The author has been married twice. Her first marriage ended in disaster. Cusk captured the attention of the public when she wrote ‘Aftermath’, a book in which she spoke a little too truthfully about her relationship with her first husband, their children, and the divorce.

Rachel Cusk was lambasted by media personalities and the public at large for a number of perceived offenses. The reaction to ‘Aftermath’ changed the author’s entire approach to writing.

Cusk no longer concerns herself with people’s opinions of her work. She always writes each book certain that it will find at least one reader in the world who will appreciate its contents.

This is as opposed to setting out to acquire worldwide acclaim with every novel she writes.

Like many authors, Rachel Cusk tries to get her writing done in the morning. On a good day, Cusk will be up by 5AM. Her objective is to get as much work done as possible before the rest of the house rises.

+Outline
A female writer goes to Greece to teach. Along the way, she witnesses all manner of events, interactions, and occurrences.

The journey begins with her flight to Athens during which she encounters a passenger that is all too happy to share his life story. They exchange tales of love and heartache and the grind of daily life.

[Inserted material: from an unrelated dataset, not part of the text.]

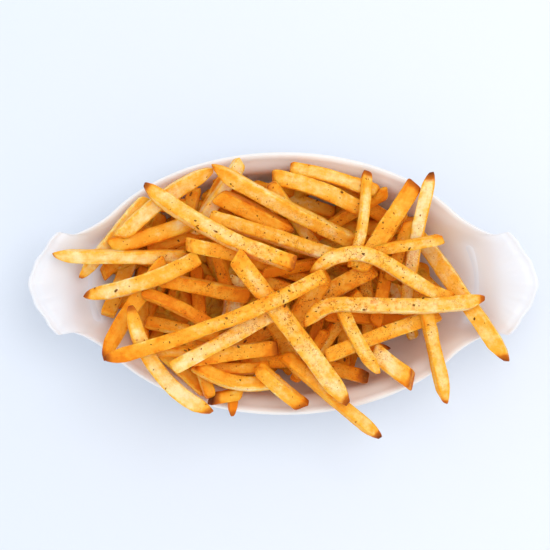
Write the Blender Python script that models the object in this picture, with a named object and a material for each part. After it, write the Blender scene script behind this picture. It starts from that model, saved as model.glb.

Then the writer gets to the city and she is met with a mix of heat and noise which paint a complex picture of life. Wherever she goes, the writer engages new listeners and storytellers.

She directs their accounts to find themes that resonate with her own life.

+Transit
The sequel to ‘Outline’ transports readers into the world of a writer who just survived the ravages of a family’s collapse. The writer takes her kids and runs off to London from where she hopes to start anew.

She must contend with the moral, personal and practical complications that come with such upheaval.

Rachel Cusk takes readers along for the ride as her heroine attempts to construct a new reality, one that will prove conducive for her young sons.

This is as her new city forces her to confront all the aspects of her past that she had worked so hard to ignore, all the mistakes made along the way, all the failures that she can no longer avoid.